Vice-Admiral McLean: It is highly
unlikely that we will end up trying to do a policy change on this
basis, which is going to be challenging, as Chris has already
said. It is highly unlikely that for the sums of money that we
are talking about to provide for the rights of the smokers as
well as preserve the rights of the non-smoker that we will not
find this money in defence across the board; but the specific
answer to your question: we have not costed it yet and we have
various different systems in place to be able to accommodate not
just this policy shift but other policy changes.
Mike Penning: Thank you for being so
honest.
Q491 Mr Burstow: Two quick
questions. Have you made any assessment of the impact on the health
and therefore probably the operational effectiveness of the Armed
Services arising from second-hand smoke? Is there any assessment
that you have made in terms of the health effects it has?

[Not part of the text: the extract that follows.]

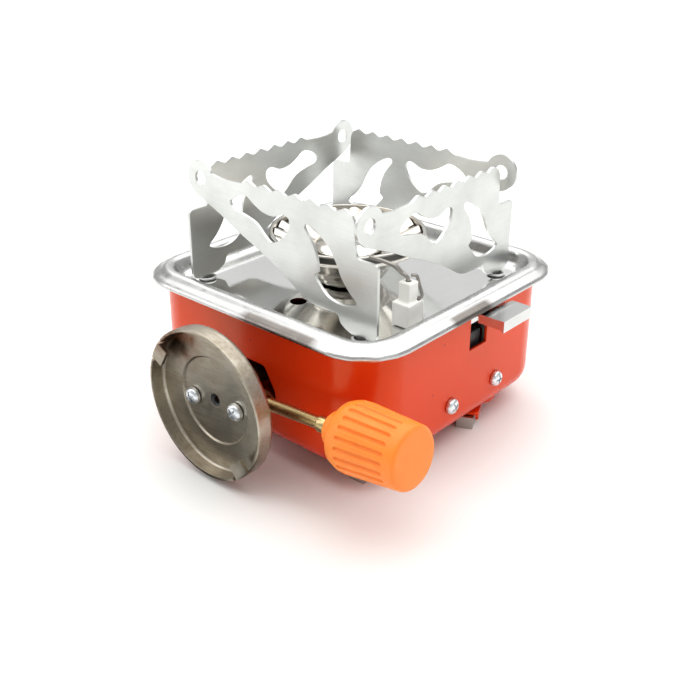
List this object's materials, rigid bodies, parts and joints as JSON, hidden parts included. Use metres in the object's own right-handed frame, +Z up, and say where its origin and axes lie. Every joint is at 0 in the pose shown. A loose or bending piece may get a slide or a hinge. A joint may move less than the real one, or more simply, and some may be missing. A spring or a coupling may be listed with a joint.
{
  "type": "camping stove",
  "caption": "Small square gas stove: painted case, polished tray, swing-out pot supports, fluted burner, piezo igniter, cartridge connector, valve knob and swing-out legs.",
  "frame": {"origin": "centre of the bounding box at the surface the stove stands on", "axes": "+Z up, -Y the side with the cartridge connector, +X the side with the valve knob and the igniter lever"},
  "size_m": [0.1188, 0.117, 0.0833],
  "materials": {
    "case_paint": "glossy orange-red enamel",
    "tray_steel": "polished pressed steel",
    "burner_steel": "bright pressed steel",
    "support_metal": "satin sheet with fine grain",
    "satin_steel": "plain satin steel",
    "lever_steel": "polished strip",
    "connector_steel": "brushed, slightly tarnished",
    "brass": "turned brass",
    "zinc": "bright zinc plate",
    "grey_steel": "plain grey steel",
    "ceramic": "white unglazed insulator",
    "black_plastic": "black moulded",
    "seal_rubber": "black",
    "knob_plastic": "semi-gloss orange moulding"
  },
  "bodies": {
    "stove": {"case_shell": "case_paint", "top_tray": "tray_steel", "eyelet_front": "satin_steel", "eyelet_right": "satin_steel", "eyelet_back": "satin_steel", "eyelet_left": "satin_steel", "burner_bowl": "burner_steel", "burner_fluted_plate": "burner_steel", "burner_cap": "burner_steel", "burner_screw": "zinc", "mixing_tube": "satin_steel", "gas_jet": "brass", "gas_tube": "brass", "electrode_holder": "ceramic", "electrode_wire": "grey_steel", "electrode_clip": "grey_steel", "igniter_bracket": "satin_steel", "piezo_housing": "black_plastic", "lever_pin": "satin_steel", "wall_screw_1": "zinc", "wall_screw_2": "zinc", "connector_plate": "connector_steel", "connector_screw_1": "zinc", "connector_screw_2": "zinc", "connector_seal": "seal_rubber", "valve_body": "brass", "gland_nut": "brass", "leg_rivet_front_right": "zinc", "leg_rivet_back_right": "zinc", "leg_rivet_back_left": "zinc", "leg_rivet_front_left": "zinc"},
    "support_front": {"pot_support_front": "support_metal", "support_washer_front": "satin_steel"},
    "support_right": {"pot_support_right": "support_metal", "support_washer_right": "satin_steel"},
    "support_back": {"pot_support_back": "support_metal", "support_washer_back": "satin_steel"},
    "support_left": {"pot_support_left": "support_metal", "support_washer_left": "satin_steel"},
    "knob": {"knob": "knob_plastic", "valve_stem": "brass"},
    "lever": {"igniter_lever": "lever_steel"},
    "plunger": {"piezo_plunger": "black_plastic"},
    "leg_front_right": {"leg_front_right": "case_paint", "leg_foot_front_right": "grey_steel"},
    "leg_back_right": {"leg_back_right": "case_paint", "leg_foot_back_right": "grey_steel"},
    "leg_back_left": {"leg_back_left": "case_paint", "leg_foot_back_left": "grey_steel"},
    "leg_front_left": {"leg_front_left": "case_paint", "leg_foot_front_left": "grey_steel"}
  },
  "joints": [
    {"name": "support_front_swing", "type": "hinge", "parent": "stove", "child": "support_front", "pos_m": [0.02288, -0.025, 0.0439], "axis": [0, 0, 1], "range_deg": [0, 90]},
    {"name": "support_right_swing", "type": "hinge", "parent": "stove", "child": "support_right", "pos_m": [0.02408, 0.0408, 0.0439], "axis": [0, 0, 1], "range_deg": [0, 90]},
    {"name": "support_back_swing", "type": "hinge", "parent": "stove", "child": "support_back", "pos_m": [-0.04172, 0.042, 0.0439], "axis": [0, 0, 1], "range_deg": [0, 90]},
    {"name": "support_left_swing", "type": "hinge", "parent": "stove", "child": "support_left", "pos_m": [-0.04292, -0.0238, 0.0439], "axis": [0, 0, 1], "range_deg": [0, 90]},
    {"name": "knob_turn", "type": "hinge", "parent": "stove", "child": "knob", "pos_m": [-0.00771, -0.0459, 0.025], "axis": [0.9969, 0, 0.0785], "range_deg": [0, 720]},
    {"name": "lever_press", "type": "hinge", "parent": "stove", "child": "lever", "pos_m": [0.02209, 0.0136, 0.0403], "axis": [0, 1, 0], "range_deg": [0, 10], "stiffness_Nm_per_rad": 0.4},
    {"name": "plunger_slide", "type": "slide", "parent": "stove", "child": "plunger", "axis": [0, 0, -1], "range_m": [0, 0.0019]},
    {"name": "leg_front_right_swing", "type": "hinge", "parent": "stove", "child": "leg_front_right", "pos_m": [0.02508, -0.0135, 0.0049], "axis": [0, 0, 1], "range_deg": [-90, 90]},
    {"name": "leg_back_right_swing", "type": "hinge", "parent": "stove", "child": "leg_back_right", "pos_m": [0.02508, 0.0305, 0.0049], "axis": [0, 0, 1], "range_deg": [-90, 90]},
    {"name": "leg_back_left_swing", "type": "hinge", "parent": "stove", "child": "leg_back_left", "pos_m": [-0.04392, 0.0305, 0.0049], "axis": [0, 0, 1], "range_deg": [-90, 90]},
    {"name": "leg_front_left_swing", "type": "hinge", "parent": "stove", "child": "leg_front_left", "pos_m": [-0.04392, -0.0135, 0.0049], "axis": [0, 0, 1], "range_deg": [-90, 90]}
  ],
  "couplings": [
    {"joint": "plunger_slide", "follows": "lever_press", "m_per_rad": 0.0105}
  ]
}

Vice-Admiral McLean: The answer
to that is that there have been some informal and incomplete studies
that have been done over a few years, but we have not got any
concrete, what I would call, scientific results at this stage.

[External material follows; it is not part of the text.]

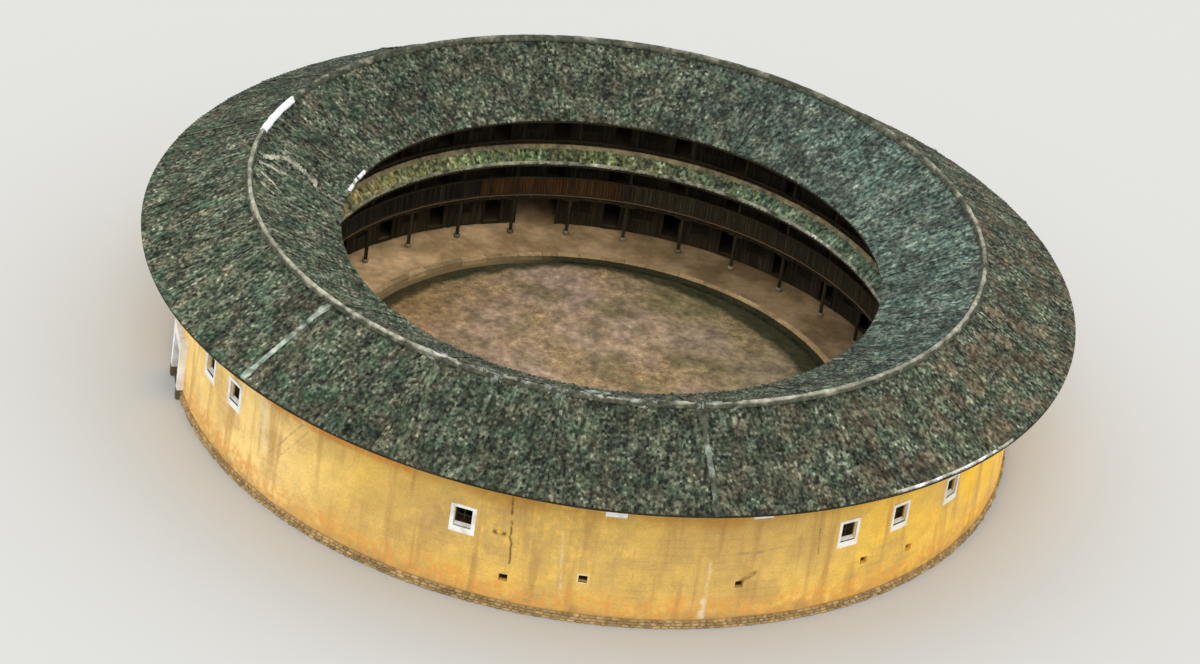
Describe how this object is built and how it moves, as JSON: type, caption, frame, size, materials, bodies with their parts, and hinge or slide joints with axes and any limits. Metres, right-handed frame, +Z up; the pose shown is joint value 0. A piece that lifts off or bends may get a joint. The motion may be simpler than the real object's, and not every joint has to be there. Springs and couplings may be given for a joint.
{
  "type": "tulou roundhouse, 1:2 scale model",
  "caption": "Ring-shaped rammed-earth house with a tiled ring roof, timber galleries and a waist roof round an open courtyard, as a scale model.",
  "frame": {"origin": "centre of the round house at ground level", "axes": "+Z up, the gate faces -X, and -Y is the front that the picture shows"},
  "size_m": [24, 24, 5.545],
  "materials": {
    "rammed_earth": "rough ochre rammed earth with stains and cracks",
    "field_stone": "rough grey-brown field stone",
    "limewash": "matte whitewash",
    "roof_tile": "matte weathered grey tile",
    "ridge_mortar": "pale rough mortar",
    "old_timber": "dark aged unpainted timber",
    "floor_boards": "worn unpainted boards",
    "beaten_floor": "beaten earth and cobbles, dusty"
  },
  "bodies": {
    "root": {"footing_front": "field_stone", "footing_back": "field_stone", "gate_threshold": "field_stone", "outer_wall_left_front": "rammed_earth", "outer_wall_front_left": "rammed_earth", "outer_wall_front_right": "rammed_earth", "outer_wall_right_front": "rammed_earth", "outer_wall_right": "rammed_earth", "outer_wall_right_back": "rammed_earth", "outer_wall_back_right": "rammed_earth", "outer_wall_back_left": "rammed_earth", "outer_wall_left_back": "rammed_earth", "outer_wall_over_gate": "rammed_earth", "gate_surround": "limewash", "ground_floor_front": "field_stone", "ground_floor_back": "field_stone", "courtyard_floor": "beaten_floor", "ground_floor_rooms_front": "old_timber", "ground_floor_rooms_back": "old_timber", "ground_floor_gallery_posts_front": "old_timber", "ground_floor_gallery_posts_back": "old_timber", "second_floor_front": "floor_boards", "second_floor_back": "floor_boards", "second_floor_rooms_front": "old_timber", "second_floor_rooms_back": "old_timber", "second_floor_gallery_posts_front": "old_timber", "second_floor_gallery_posts_back": "old_timber", "second_floor_balustrade": "old_timber", "third_floor_front": "floor_boards", "third_floor_back": "floor_boards", "third_floor_rooms_front": "old_timber", "third_floor_rooms_back": "old_timber", "third_floor_gallery_posts_front": "old_timber", "third_floor_gallery_posts_back": "old_timber", "third_floor_balustrade": "old_timber", "waist_roof_front": "roof_tile", "waist_roof_back": "roof_tile", "outer_roof_front": "roof_tile", "outer_roof_back": "roof_tile", "inner_roof_front": "roof_tile", "inner_roof_back": "roof_tile", "roof_ridge": "ridge_mortar", "ridge_purlin_and_posts_front": "old_timber", "ridge_purlin_and_posts_back": "old_timber"}
  },
  "joints": []
}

That is why in the case, for example, of submarines that we are
intending to go to a complete ban in submarines over a period
of years.
Q492 Mr Burstow: Are those
incomplete studies possibly documents that could be passed to
the Committee?
Vice-Admiral McLean: The answer
is I do not know the status of those documents at the moment.
My understanding is that they are informal because the research
was incomplete.
Mr Williams: Nothing we have done
points to a different conclusion other than that we should be
trying to persuade our people to give up smoking or not to start
smoking in the first place.
Q493 Mr Burstow: There
is a benefit to be had from the point of view of your workforce?

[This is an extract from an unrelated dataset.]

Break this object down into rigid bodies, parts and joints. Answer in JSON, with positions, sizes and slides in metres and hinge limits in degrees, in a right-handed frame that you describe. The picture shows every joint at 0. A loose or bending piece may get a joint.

Mr Williams: We do not challenge
that at all, no.
Q494 Mr Burstow: The other
thing I just wanted to pick up very quickly was the way in which
you were intending to roll out your policy in this respect, the
desirability of a consistent approach across all countries within
Britain, consisting of England, Scotland, Wales and Northern Ireland,
and the idea that you are going to implement this. Given that,
which of the countries are you taking the lead from in terms of
framing your policy? Is it England, is it Scotland, is it Wales,
is it Northern Ireland?
Mr Williams: What we are trying
to achieve is one policy that is a good policy and effective wherever
we serve, both in the UK and overseas. It does mean noting that
there are various administrations with their own legislative mechanisms
and we are in discussions with officials in all of the legislative
bodies. It also means that because we know Scotland is going to
implement their regulations first, that we will be taking the
implementation date for us as effectively the Scottish date.
Vice-Admiral McLean: 26 March
2006.
Mr Williams: So that is when we
will bring the spirit of the regulations instructions into force.
Q495 Dr Stoate: I was
on the Ark Royal a couple of years ago in the Navy and
I had such a good time that I am signed up for next year, so I
am going to be a post-graduate.
Vice-Admiral McLean: Welcome aboard.
Q496 Dr Stoate: I took
particular notice of the fact that sailors were not allowed to
smoke inside the ship and they went outside on the deck when they
wanted a fag, and nobody complained to me at all that that was
in any way an issue to them. Have you actually had much evidence
of complaints or resistance to this type of policy or do you think
it has just been accepted?
Vice-Admiral McLean: In the case
of the surface Navy, and I have been part of that for many years,
we have been engaged in this aggressive anti-smoking policy for
quite some time. The difference with submarines is that they do
not have the opportunity to go up on deck. A submarine is a highly
complex piece of kit and therefore we have many different types
of skilled trades, and what we are trying to preserve at the moment
is we do not want non-smokers to go and we do not want smokers
to go until we have got to the point when we can go completely
non-smoking. I have not had brought to my attention any formal
representations, although within the submarine community they
are a very close band of brothers, they rely on each other heavily,
and therefore they are quite tolerant of each other in that environment.
Whether there are any formal representations in the system I would
need notice of that but, more importantly, we do continuous attitude
surveys all the time and it has never been brought up other than
in the spirit of co-operation where some messes have decided that
they will not smoke anyway.
Q497 Dr Stoate: The other
thing I noticed was that sailors were extremely unlikely to drink
once they had left port. I was quite fascinated by that. The sailors
might drink heavily when they are on shore but once the ship sails
they almost do not drink at all, even the ratings do not. Do you
feel as though you would have any difficulty implementing these
things or do you think the Services support broadly what the Government
is trying to do and what the Armed Forces are trying to do and
accept the policy without much resistance?
Vice-Admiral McLean: The answer
to that question is that the head of each of the Services is fully
behind the spirit of the legislation. It will be perceived in
a different way between the Navy which has probably been doing
it for longer and the Air Force who have had very strict rules
for obvious reasons. I think the most difficult area, or the most
challenging area I should say will be to implement it within the
Army.
Mr Williams: The Admiral gave
a snapshot of the figures as they currently are, and sometimes
we can detect a trend in the way that we are measuring, and the
trend is actually downwards in all three Services. It is a general
decline and obviously we would hope that not just the military
health education but also the general civilian population health
education will be pushing in the same direction on that.
Dr Stoate: Thank you very much.
Chairman: Could I thank you both very
much indeed for coming along and assisting us with this inquiry
and also for the written memorandum, which was very informative,
Vice-Admiral. Thank very much indeed.